This repository contains code and data related to Greater London Authority spending. Its primary purpose it to prepare the openly available GLA data for loading into OpenSpending.
See also this blog post http://schoolofdata.org/2013/03/26/using-sql-for-lightweight-data-analysis/
Consolidated data is in data/all.csv
. For the schema see datapackage.json
.
Do the following steps:
-
Pull down a copy of the data:
node scripts/scrape.js
-
Symlink the directory with the downloaded data to archive/latest
ln -s archive/{current-date} archive/latest
-
Clean the data
node scripts/process.js
This data is pretty horrible. In the current 65 files (summer 2013) one can find approximately 20+ different structures of the CSV files. See scripts/process.js
for the gory details.
CSV files are listed on http://www.london.gov.uk/mayor-assembly/gla/spending-money-wisely/budget-expenditure-charges/expenditure-over-250
That site states:
The Mayor is committed to providing financial transparency. In 2008 he instructed that regular reports should be published on all GLA expenditure over £1,000 (including VAT). From summer 2010 the reporting threshhold was reduced to £500 (including VAT), and from Period 1 2011/12 the reporting threshhold was changed to £500 excluding VAT. From Period 2 2012/13 onwards the reporting threshold was changed to £250 excluding VAT.

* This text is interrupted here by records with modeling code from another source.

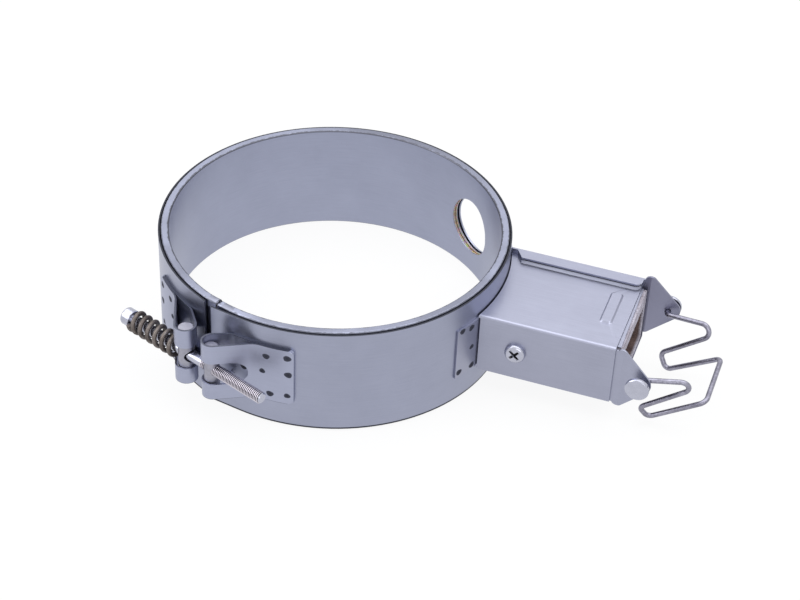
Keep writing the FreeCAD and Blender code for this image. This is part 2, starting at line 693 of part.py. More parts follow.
def box_base():
    """Channel of the plug box, welded to the band by a tab on each side."""
    start_x = OUT_R * 0.8
    near_top = BOX_TOP - COVER_BEND - COVER_FIT
    near = wall_with_ear(-1, BASE_HALF_W, near_top, start_x, NEAR_EAR_FOOT, NEAR_EAR_TOP)
    far = wall_with_ear(1, BOX_HALF_W, FAR_TOP, start_x, FAR_EAR_FOOT, FAR_EAR_TOP)
    floor = box(start_x, BASE_END, -BASE_HALF_W, BOX_HALF_W, BOX_BOTTOM, BOX_BOTTOM + BOX_T)
    lip_in = BOX_HALF_W - LIP_W
    lip = rounded_face([
        V(LIP_START, BOX_HALF_W, FAR_TOP - BOX_T),
        V(LIP_START, BOX_HALF_W - 1, FAR_TOP - BOX_T),
        V(LIP_START + LIP_SLANT, lip_in, FAR_TOP - BOX_T),
        V(BOX_END, lip_in, FAR_TOP - BOX_T),
        V(BOX_END, BOX_HALF_W, FAR_TOP - BOX_T),
    ], [0, 0, 0, LIP_CORNER, 0]).extrude(V(0, 0, BOX_T))
    channel = near.fuse([far, floor, lip])
    channel = channel.cut(cylinder(OUT_R + WELD_SEAT, 99, V(0, 0, -9), V(0, 0, 1)))
    tabs = []
    for side, half_w, top in ((-1, BASE_HALF_W, near_top), (1, BOX_HALF_W, BOX_TOP)):
        inner_az = math.degrees(math.asin((half_w - BOX_T) / OUT_R))
        r0 = OUT_R + WELD_SEAT
        tab = sector(r0, r0 + BOX_T, TAB_BOTTOM, top, min(side * inner_az, side * TAB_AZ),
                     max(side * inner_az, side * TAB_AZ))
        tabs.append(tab)
    channel = channel.fuse(tabs).removeSplitter()
    channel = channel.cut(cylinder(COVER_SCREW_D / 2 + 0.1, 4, V(COVER_SCREW_X, -BASE_HALF_W - 1, COVER_SCREW_Z),
                                   V(0, 1, 0)))
    return channel


def box_cover():
    """Folded cover: top and near side, with a pressed mark near the plug end."""
    mid = BOX_T / 2
    fold = COVER_BEND - mid
    y0 = -BOX_HALF_W + mid
    z1 = BOX_TOP - mid
    low = BOX_BOTTOM + COVER_FIT
    far_y = BOX_HALF_W - BOX_T - COVER_FIT
    corner = V(y0 + fold, z1 - fold, 0)
    path = [
        (V(y0, low, 0), V(y0, z1 - fold, 0), None, True),
        (V(y0, z1 - fold, 0), V(y0 + fold, z1, 0), corner, False),
        (V(y0 + fold, z1, 0), V(far_y, z1, 0), None, True),
    ]
    start_x = OUT_R * 0.8
    section = to_yz(strip_face(path, BOX_T))
    section.translate(V(start_x, 0, 0))
    sheet = section.extrude(V(BOX_END - start_x, 0, 0))
    sheet = sheet.cut(cylinder(OUT_R + COVER_END_GAP, 99, V(0, 0, -9), V(0, 0, 1)))
    sheet = sheet.cut(box(start_x, COVER_SIDE_START, -BOX_HALF_W - 1, -BOX_HALF_W + BOX_T, 0, BOX_TOP - COVER_BEND))
    pad = rounded_pad(EMBOSS_L, EMBOSS_W, EMBOSS_H)
    pad.translate(V(EMBOSS_X, EMBOSS_Y, BOX_TOP))
    dent = rounded_pad(EMBOSS_L - 2 * BOX_T, EMBOSS_W - 2 * BOX_T, EMBOSS_H)
    dent.translate(V(EMBOSS_X, EMBOSS_Y, BOX_TOP - BOX_T))
    sheet = sheet.fuse(pad).cut(dent)
    hole = cylinder(COVER_SCREW_D / 2 + 0.2, 9, V(COVER_SCREW_X, -BOX_HALF_W - 1, COVER_SCREW_Z), V(0, 1, 0))
    return sheet.cut(hole.common(box(0, 200, -30, -BOX_HALF_W + BOX_T + 0.05, 0, 50)))


def rounded_pad(length, width, height):
    """Low pad with sloping sides, standing on z = 0."""
    def outline(l, w, z):
        points = [V(-w / 2, -l / 2, z), V(w / 2, -l / 2, z), V(w / 2, l / 2, z), V(-w / 2, l / 2, z)]
        return rounded_face(points, [min(1.0, w / 3)] * 4).OuterWire

    return Part.makeLoft([outline(length, width, -0.01), outline(length - height * 2, width - height * 2, height)], True, True)


def cover_screw():
    """Pan head screw with a cross recess, through the cover into the channel's wall."""
    face_y = -BOX_HALF_W - 0.02
    axis = V(0, 1, 0)
    centre = V(COVER_SCREW_X, face_y, COVER_SCREW_Z)
    head = cylinder(PAN_D / 2, PAN_H, centre - axis * PAN_H, axis)
    outer = [edge for edge in round_edges(head) if edge.CenterOfMass.y < face_y - PAN_H / 2]
    head = head.makeFillet(PAN_H * 0.7, outer)
    for turn_deg in (45, -45):
        slot = box(-PAN_D * 0.3, PAN_D * 0.3, -0.6, 0.6, 0, PAN_H)
        slot.rotate(V(0, 0, 0), V(0, 0, 1), turn_deg)
        slot.rotate(V(0, 0, 0), V(1, 0, 0), -90)
        slot.translate(centre - axis * (PAN_H + PAN_H * 0.4))
        head = head.cut(slot)
    shank = cylinder(COVER_SCREW_D / 2, COVER_SCREW_L, centre, axis)
    return head.fuse(shank)


def cover_nut():
    """Weld nut inside the channel's wall for the cover's screw."""
    y = -BASE_HALF_W + BOX_T
    base = V(COVER_SCREW_X, y, COVER_SCREW_Z)
    nut = hexagon(COVER_NUT_AF, COVER_NUT_H, base, V(0, 1, 0))
    return nut.cut(cylinder(COVER_SCREW_D / 2 + PIN_FIT, 20, base - V(0, 5, 0), V(0, 1, 0)))


# ---------------------------------------------------------------- socket, pins and leads
def shroud_front():
    return BASE_END - 0.3


def socket_shroud():
    """Ceramic block with a rectangular recess that takes the plug."""
    front = shroud_front()
    back = front - SHROUD_LEN
    y1 = BASE_HALF_W - BOX_T - SHROUD_SIDE
    z0 = BOX_BOTTOM + BOX_T + 0.05
    z1 = BOX_TOP - BOX_T - SHROUD_TOP_GAP
    block = box(back, front, -y1, y1, z0, z1)
    edges = [e for e in block.Edges if abs(e.BoundBox.XLength - SHROUD_LEN) < 0.01]
    block = block.makeFillet(1.2, edges)
    recess = box(front - SHROUD_DEPTH, front + 1, -y1 + SHROUD_WALL_Y, y1 - SHROUD_WALL_Y, z0 + SHROUD_FLOOR_Z,
                 z1 - SHROUD_ROOF_Z)
    edges = [e for e in recess.Edges if e.BoundBox.XLength > SHROUD_DEPTH / 2]
    recess = recess.makeFillet(2.0, edges)
    block = block.cut(recess)
    for side in (-1, 1):
        hole = cylinder(PIN_D / 2 + PIN_FIT, 60, V(back - 10, side * PIN_SPACING / 2, LEAD_Z), V(1, 0, 0))
        block = block.cut(hole)
    earth_z = z0 + SHROUD_FLOOR_Z
    slot = box(back - 1, front - SHROUD_DEPTH + 1, -EARTH_W / 2 - EARTH_FIT, EARTH_W / 2 + EARTH_FIT,
               earth_z - EARTH_FIT, earth_z + EARTH_T + 2 * EARTH_FIT)
    return block.cut(slot)


def plug_pin(side):
    """Round contact pin through the ceramic block, tapered at its free end."""
    front = shroud_front() - SHROUD_DEPTH + PIN_FREE
    back = shroud_front() - SHROUD_LEN - PIN_TAIL
    pin = cylinder(PIN_D / 2, front - back, V(back, side * PIN_SPACING / 2, LEAD_Z), V(1, 0, 0))
    tip = [edge for edge in round_edges(pin) if edge.CenterOfMass.x > front - 1]
    return pin.makeChamfer(PIN_EASE, tip)


def pin_nuts():
    """Nuts that hold the pins and leads behind the block."""
    nuts = []
    x = shroud_front() - SHROUD_LEN - PIN_NUT_H - 0.1
    for side in (-1, 1):
        base = V(x, side * PIN_SPACING / 2, LEAD_Z)
        nut = hexagon(PIN_NUT_AF, PIN_NUT_H, base, V(1, 0, 0))
        nuts.append(nut.cut(cylinder(PIN_D / 2 + PIN_FIT, PIN_NUT_H * 3, base - V(PIN_NUT_H, 0, 0), V(1, 0, 0))))
    return Part.makeCompound(nuts)


def earth_contact():
    """Earth strip: along the recess's floor, through the block and down to the channel's floor."""
    back = shroud_front() - SHROUD_LEN
    z = BOX_BOTTOM + BOX_T + 0.05 + SHROUD_FLOOR_Z + EARTH_FIT / 2
    tongue = box(back - 6, shroud_front() - 3, -EARTH_W / 2, EARTH_W / 2, z, z + EARTH_T)
    leg = box(back - 6, back - 6 + EARTH_T, -EARTH_W / 2, EARTH_W / 2, BOX_BOTTOM + BOX_T + 0.02, z + EARTH_T)
    foot = box(back - 14, back - 6 + EARTH_T, -EARTH_W / 2, EARTH_W / 2, BOX_BOTTOM + BOX_T + 0.02,
               BOX_BOTTOM + BOX_T + 0.02 + EARTH_T)
    return tongue.fuse([leg, foot]).removeSplitter()


def lead(side):
    """Stiff lead from the ribbon's end pad to the pin."""
    y = side * PIN_SPACING / 2
    start = math.sqrt((RIBBON_R + RIBBON_T) ** 2 - (PIN_SPACING / 2 - LEAD_D / 2) ** 2) + 0.05
    end = shroud_front() - SHROUD_LEN - PIN_TAIL
    return cylinder(LEAD_D / 2, end - start, V(start, y, LEAD_Z), V(1, 0, 0))


def lead_bushes():
    """Ceramic bushes that carry the leads through the wall."""
    bushes = []
    for side in (-1, 1):
        y = side * PIN_SPACING / 2
        start = math.sqrt((RIBBON_R + RIBBON_T) ** 2 - (PIN_SPACING / 2 - BUSH_D / 2) ** 2) + 0.05
        bush = cylinder(BUSH_D / 2, OUT_R + BUSH_L - start, V(start, y, LEAD_Z), V(1, 0, 0))
        bushes.append(bush.cut(cylinder(LEAD_D / 2 + 0.1, 40, V(start - 5, y, LEAD_Z), V(1, 0, 0))))
    return Part.makeCompound(bushes)


# ---------------------------------------------------------------- bail
def arm_point(out, up):
    """Point in the plane of a zigzag arm, which toes in and leans."""
    toe = math.radians(ARM_TOE)
    lean = math.radians(ARM_LEAN)
    x = BAIL_X + out * math.cos(toe) + up * math.sin(lean) * math.sin(toe)
    y = ARM_Y - out * math.sin(toe) + up * math.sin(lean) * math.cos(toe)
    return V(x, y, BAIL_Z + up * math.cos(lean))


def bail_wire():
    """Sprung wire bail: an end in each ear, a zigzag arm each side and a straight bar across."""
    half = [V(BAIL_X, WIRE_END_Y, BAIL_Z), V(BAIL_X, WIRE_TURN_Y, BAIL_Z)]
    radii = [WIRE_TURN_R]
    for out, up, radius in ARM_BENDS:
        half.append(arm_point(out, up))
        radii.append(radius)
    route = half + [V(p.x, -p.y, p.z) for p in reversed(half)]
    return along_wire(route, radii + radii[::-1], WIRE_D)


def bail_button(side):
    """Flat button pressed on the wire's end outside the ear."""
    y = side * BUTTON_Y
    axis = V(0, side, 0)
    button = cylinder(BUTTON_D / 2, BUTTON_T, V(BAIL_X, y, BAIL_Z), axis)
    button = button.makeChamfer(BUTTON_EASE, [e for e in round_edges(button) if abs(e.CenterOfMass.y) > BUTTON_Y + 0.5])
    socket = cylinder(WIRE_D / 2 + BUTTON_FIT, WIRE_END_Y - BUTTON_Y + BUTTON_FIT + 1, V(BAIL_X, y - side, BAIL_Z), axis)
    return button.cut(socket)


def main():
    os.makedirs("parts", exist_ok=True)
    save("inner_sheath", inner_sheath())
    save("mica_core", mica_core())
    save("heating_element", heating_element())
    save("outer_mica", outer_mica())
    save("backing_sheet", backing_sheet())
    save("clamp_band", clamp_band())
    save("spring_side_strap", strap(BARREL_L_T, BARREL_L_D, -1))
    save("nut_side_strap", strap(BARREL_R_T, BARREL_R_D, 1))
    save("spring_side_barrel", barrel(BARREL_L_T, BARREL_L_D, BARREL_L_LEN, CROSS_HOLE_D / 2))
    save("threaded_barrel", barrel(BARREL_R_T, BARREL_R_D, BARREL_R_LEN, SCREW_D / 2 + THREAD_FIT))
    save("clamp_screw", clamp_screw())
    save("clamp_spring", clamp_spring())
    save("box_base", box_base())
    save("box_cover", box_cover())
    save("cover_screw", cover_screw())
    save("cover_nut", cover_nut())
    save("socket_block", socket_shroud())
    save("near_pin", plug_pin(-1))
    save("far_pin", plug_pin(1))
    save("pin_nuts", pin_nuts())
    save("earth_contact", earth_contact())
    save("near_lead", lead(-1))
    save("far_lead", lead(1))
    save("lead_bushes", lead_bushes())
    save("bail_wire", bail_wire())
    save("near_button", bail_button(-1))
    save("far_button", bail_button(1))


main()
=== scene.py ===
"""Looks of the band heater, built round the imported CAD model. Row frame, metres."""
import json
import math

import bmesh
import bpy
from mathutils import Matrix, Vector


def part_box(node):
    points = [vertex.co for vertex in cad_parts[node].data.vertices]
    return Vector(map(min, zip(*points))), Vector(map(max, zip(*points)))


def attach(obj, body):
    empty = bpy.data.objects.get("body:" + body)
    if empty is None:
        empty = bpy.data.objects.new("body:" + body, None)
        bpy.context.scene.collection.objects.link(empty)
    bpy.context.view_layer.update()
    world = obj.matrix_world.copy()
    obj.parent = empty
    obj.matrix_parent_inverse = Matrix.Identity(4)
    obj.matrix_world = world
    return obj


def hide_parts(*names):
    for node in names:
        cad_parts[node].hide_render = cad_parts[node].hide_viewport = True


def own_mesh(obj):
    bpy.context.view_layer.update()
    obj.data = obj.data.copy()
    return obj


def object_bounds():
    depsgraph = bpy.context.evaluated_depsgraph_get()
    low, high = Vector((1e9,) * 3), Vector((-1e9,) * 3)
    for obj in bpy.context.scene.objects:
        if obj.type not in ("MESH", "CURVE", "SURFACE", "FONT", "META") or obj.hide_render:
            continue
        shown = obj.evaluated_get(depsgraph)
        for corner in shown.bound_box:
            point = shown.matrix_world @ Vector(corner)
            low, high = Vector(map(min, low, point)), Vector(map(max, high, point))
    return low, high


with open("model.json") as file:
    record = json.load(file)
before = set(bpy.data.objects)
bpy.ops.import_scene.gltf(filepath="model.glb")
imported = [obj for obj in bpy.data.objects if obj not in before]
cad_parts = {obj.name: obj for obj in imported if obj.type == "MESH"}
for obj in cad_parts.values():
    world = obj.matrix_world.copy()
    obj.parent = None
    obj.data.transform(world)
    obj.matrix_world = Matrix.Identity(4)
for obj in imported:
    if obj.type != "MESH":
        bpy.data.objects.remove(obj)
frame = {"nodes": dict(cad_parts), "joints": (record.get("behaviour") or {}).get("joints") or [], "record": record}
cad_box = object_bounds()

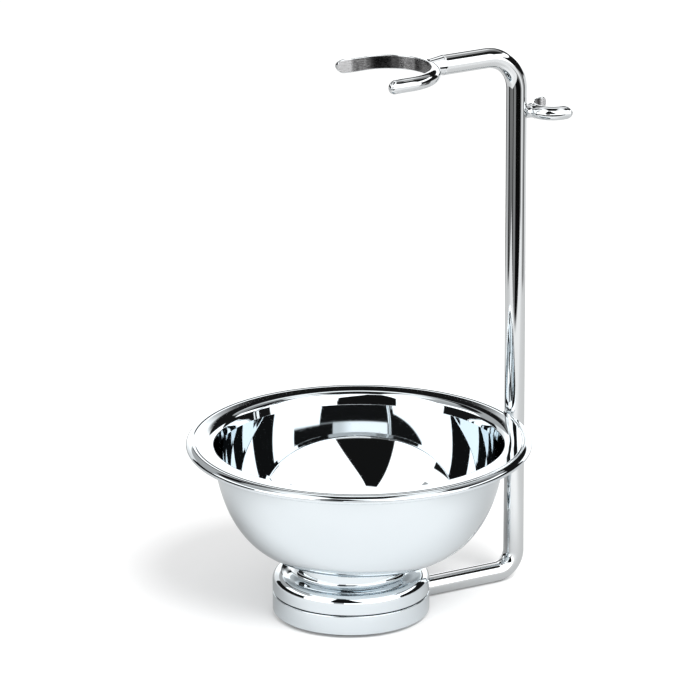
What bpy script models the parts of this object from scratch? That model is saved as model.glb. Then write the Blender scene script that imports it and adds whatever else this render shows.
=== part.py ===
"""Shaving stand with a lather bowl.

A weighted two-tier round base carries a bent round rod.  The rod's top arm ends
in an open U-shaped fork that a shaving brush hangs in, and a smaller fork on the
+X side of the upright takes a razor.  A round bowl with a wide flanged rim stands
loose on the base's pedestal.

Frame: origin on the table under the base's axis, +Z up, +X from the base's axis
towards the upright rod.  Dimensions are in millimetres, built in metres.
"""

import math

import bmesh
import bpy
from mathutils import Matrix, Vector

MM = 0.001
GAP = 0.3               # clearance between neighbouring pieces
STEPS = 48              # facets round a large turned piece
SMALL_STEPS = 24        # facets round the bolt and its washer

# ---- base ----------------------------------------------------------------
BASE_R = 22.8           # both tiers
SHELL_BOTTOM_Z = 1.05   # the pad and the rod reach below the shell, to the table
BOTTOM_EDGE_RAD = 0.45
SEAM_Z = 7.0            # middle of the seam between the tiers
SEAM_BEVEL = 0.2
REGISTER_R = 21.2       # step on the lower tier that the cap drops over
REGISTER_TOP_Z = 8.4
RECESS_R = 20.6         # shallow recess for the pad
RECESS_TOP_Z = 2.1
COUNTERBORE_R = 4.6     # for the bolt's head
COUNTERBORE_TOP_Z = 5.0
PLATE_BORE_R = 2.5

CAP_WALL = 1.2
SHOULDER_Z = 11.65      # where the cap's wall starts to turn in
SHOULDER_RAD = 1.4
CAP_CEILING_Z = 11.8    # underside of the cap's ledge
PEDESTAL_R = 16.1
PEDESTAL_TOP_Z = 17.3
PEDESTAL_WALL = 1.4
PEDESTAL_EDGE_RAD = 0.6
PEDESTAL_FOOT_RAD = 1.5
PEDESTAL_FOOT_Z = 14.45     # centre height of the fillet at the pedestal's foot
DISH_Z = 15.8           # sunken middle of the pedestal's top
CAP_BOSS_R = 4.2        # boss hanging inside the cap, bored for the bolt
CAP_BOSS_BOTTOM_Z = 9.0
CAP_BOSS_ROOT_Z = 14.4
CAP_BORE_R = 2.3
CAP_BORE_TOP_Z = 13.4

GRUB_X = 16.0

# ---- rod -----------------------------------------------------------------
ROD_R = 3.0
ROD_X = 55.2            # upright axis from the base's axis
LOW_ARM_Z = 3.0
TOP_ARM_Z = 160.75
LOW_BEND_RAD = 6.0      # centreline bend radii
TOP_BEND_RAD = 10.5
ROD_LOW_END_X = 9.8
ROD_TOP_END_X = 29.7

CHANNEL_START_X = ROD_LOW_END_X - 0.6
CHANNEL_LENGTH = 20.0
CHANNEL_HALF_W = ROD_R + GAP
CUT_BELOW_Z = -2.0      # the slots are cut from below the table plane
PAD_SLOT_HALF_W = ROD_R + 0.4
PAD_SLOT_END_X = 40.0
PAD_SLOT_TOP_Z = 4.0

# ---- forks ---------------------------------------------------------------
# Far arms lie at +Y, near arms at -Y; the two differ a little in length.
BRUSH_CX = 12.55        # centre of the brush fork's round back
BRUSH_IN_R = 12.25
BRUSH_BOSS_INSET = 0.8  # where the boss starts, out from the bar's inside

RAZOR_Z = 142.6
RAZOR_IN_R = 5.2
RAZOR_BAR_T = 2.8
RAZOR_STANDOFF = 0.7    # bridged by a short saddle between rod and fork
RAZOR_BACK_X = ROD_X + ROD_R + GAP + RAZOR_STANDOFF
RAZOR_CX = RAZOR_BACK_X + RAZOR_BAR_T + RAZOR_IN_R
SADDLE_R = 1.7
SADDLE_LENGTH = 5.0     # the part inside the rod's clearance is cut away
SADDLE_END_X = RAZOR_BACK_X + 1.6

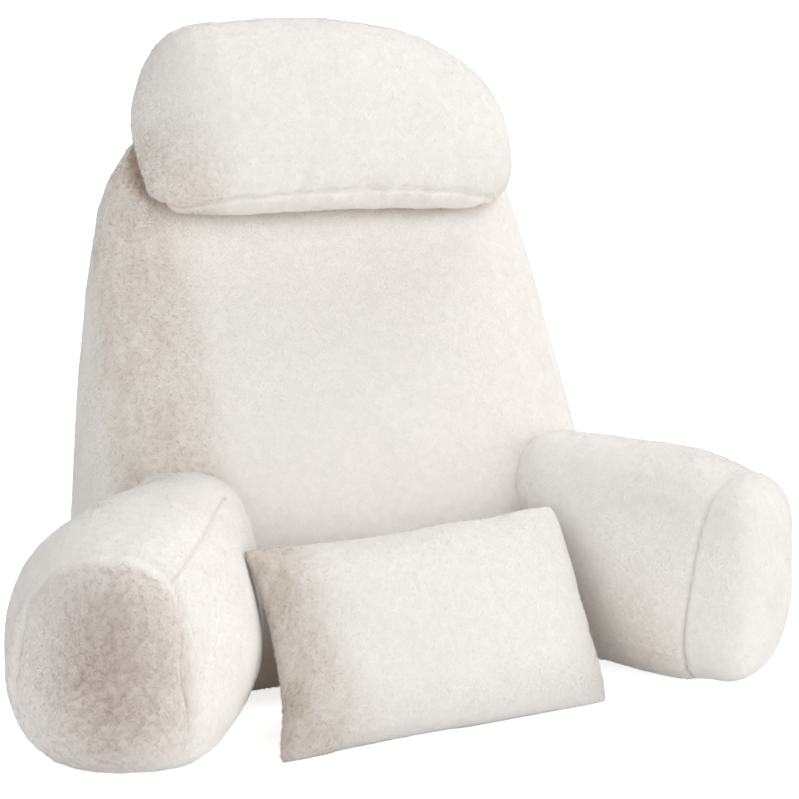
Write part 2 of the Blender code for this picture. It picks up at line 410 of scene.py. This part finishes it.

From Period 4 2012/13 onwards the report includes expenditure from the GLA's subsidiary, GLA Land & Property Ltd.
There are more than 60 CSV files as of July 2013 (a list can be found in scrape.json").
Unfortunately the "format" varies substantially, not only in terms of fields but in e.g. number of blank columns or blank lines etc etc.
A summary can be found in this Data Explorer gist.
Aside: from the presence of "SAP Document No" field in several of the CSVs it appears likely that the GLA are using SAP for their accounting systems.
- (July 2013) Period 8 2012/13 is an HTML file showing a 403 Access Denied from someone's login session
(March 2013) Bad file for Period 8 2012/13 (13 October - 10 November). The file is not named in the usual way "Mayor's%20250%20Report%20-%202012-13%20-%20P8%20%20-%20Final.csv" and appears to be an Excel file that was not converted to CSV!
- Amounts are formatted with "," making them appear as strings to computers.
- Dates vary substantially in format from "16 Mar 2011" in this file to "21.01.2010" in January 2010 data
- Use of (978) to indicate negative amounts rather than -978
- Repeated data in 2012-13-P4 file
- Script to convert a given file (month) into a standardized CSV form (follow data package)
- Clean up dates
- Clean up amounts (remove ',')
- Post result to http://data.openspending.org/ (s3)
- Load most recent month to OpenSpending
- Script to consolidate all files
- Post result to http://data.openspending.org/
- Load this to OpenSpending
- Post on the OpenSpending City map
Repeat monthly part each month as new data becomes available!